Prosecutors aren't buying her excuses. They've filed criminal charges against Dunn and four others.
Another high-profile business case unfolded in Houston where former Enron chairman Ken Lay and CEO Jeffrey Skilling were convicted in May of defrauding investors.
"Our stockholders and our owners knew exactly what they needed to know," Skilling said during his testimony at the four-month trial. But he failed to win the jury's sympathy and was sentenced to more than 24 years in jail.
Lay won't be serving any time. The 64-year-old died in July before being sentenced. That means his conviction was vacated and prosecutors aren't able to take $43.5 million in restitution from his estate.
Yet even though the demise of Enron and other companies in recent years showed the need for corporate reform, some in the business world are calling for a rollback in parts of the Sarbanes-Oxley anti-fraud law. Their view is that over-regulation is hurting the competitiveness of U.S. capital markets.
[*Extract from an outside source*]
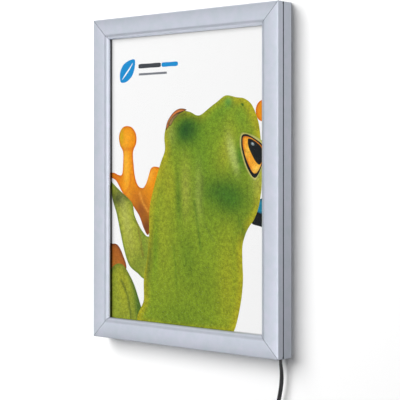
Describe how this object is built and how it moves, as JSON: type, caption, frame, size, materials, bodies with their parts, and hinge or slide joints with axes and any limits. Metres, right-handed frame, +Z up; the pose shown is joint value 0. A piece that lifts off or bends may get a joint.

That overhaul might be a tough sell right now, given the run-up on Wall Street this year that no one saw coming. The Dow Jones industrial average surpassed 12,000 for the first time, while the Standard & Poor's 500 index jumped to a six-year high. Record buyout activity, to the tune of $3.65 trillion worldwide, helped fuel that rise.
Such gains have made index funds among the top performers in 2006. Hedge funds — which have long used their ability to outpace the overall market as a way to woo investors — have scrambled to keep pace.
Homebuilding stocks were an unexpected leader in this late-year surge. Few anticipated they would rally from a midyear slump, given the magnitude of the housing market's collapse. Sentiment in housing has changed dramatically over the year, resulting in steep declines in new home construction, sales and building permits.
Luxury builder Toll Brothers Inc. is among companies with a higher share price but lower profits. Its CEO, Robert Toll, has seesawed this year in his assessment of the housing sector's outlook — from a projecting a soft-landing, to a hard fall, to who-knows-what-will-happen next.
After saying in November that he hadn't seen any kind of turnaround in business, he hinted on a Dec. 5 conference call that maybe the housing market had hit bottom. Few analysts on Wall Street bought it. "Which Kool-Aid are you drinking, because I want some ... No one else in the industry is willing to stick their neck out," Credit Suisse homebuilding analyst Ivy Zelman said during the call, according to Thomson Financial's StreetEvents.
What happens to the housing market next — as well as stocks, bonds, the dollar, anyone interested in acquisition activity, and more — might rest largely on how the Federal Reserve proceeds with interest rates. The U.S. central bank has held the overnight bank-loan rate steady at 5.25 percent since August after raising it 17 times in quarter-point increments over the previous two years.
The curious state of the economy poses a big challenge for new Fed Chairman Ben Bernanke, who took the helm in January from Alan Greenspan. While growth has slowed and oil prices have retreated from summertime highs exceeding $78 a barrel, Bernanke is still warning that inflationary pressures exist. "A failure of inflation to moderate as expected would be especially troublesome," Bernanke said this fall.
Of course, not everything in 2006 was a surprise. Like every year, hedge funds imploded, executives got paid more than shareholders deemed fair and China gained more strength as an economic powerhouse.
But in a year packed with so much that no one saw coming, it's no wonder that business as usual got overlooked.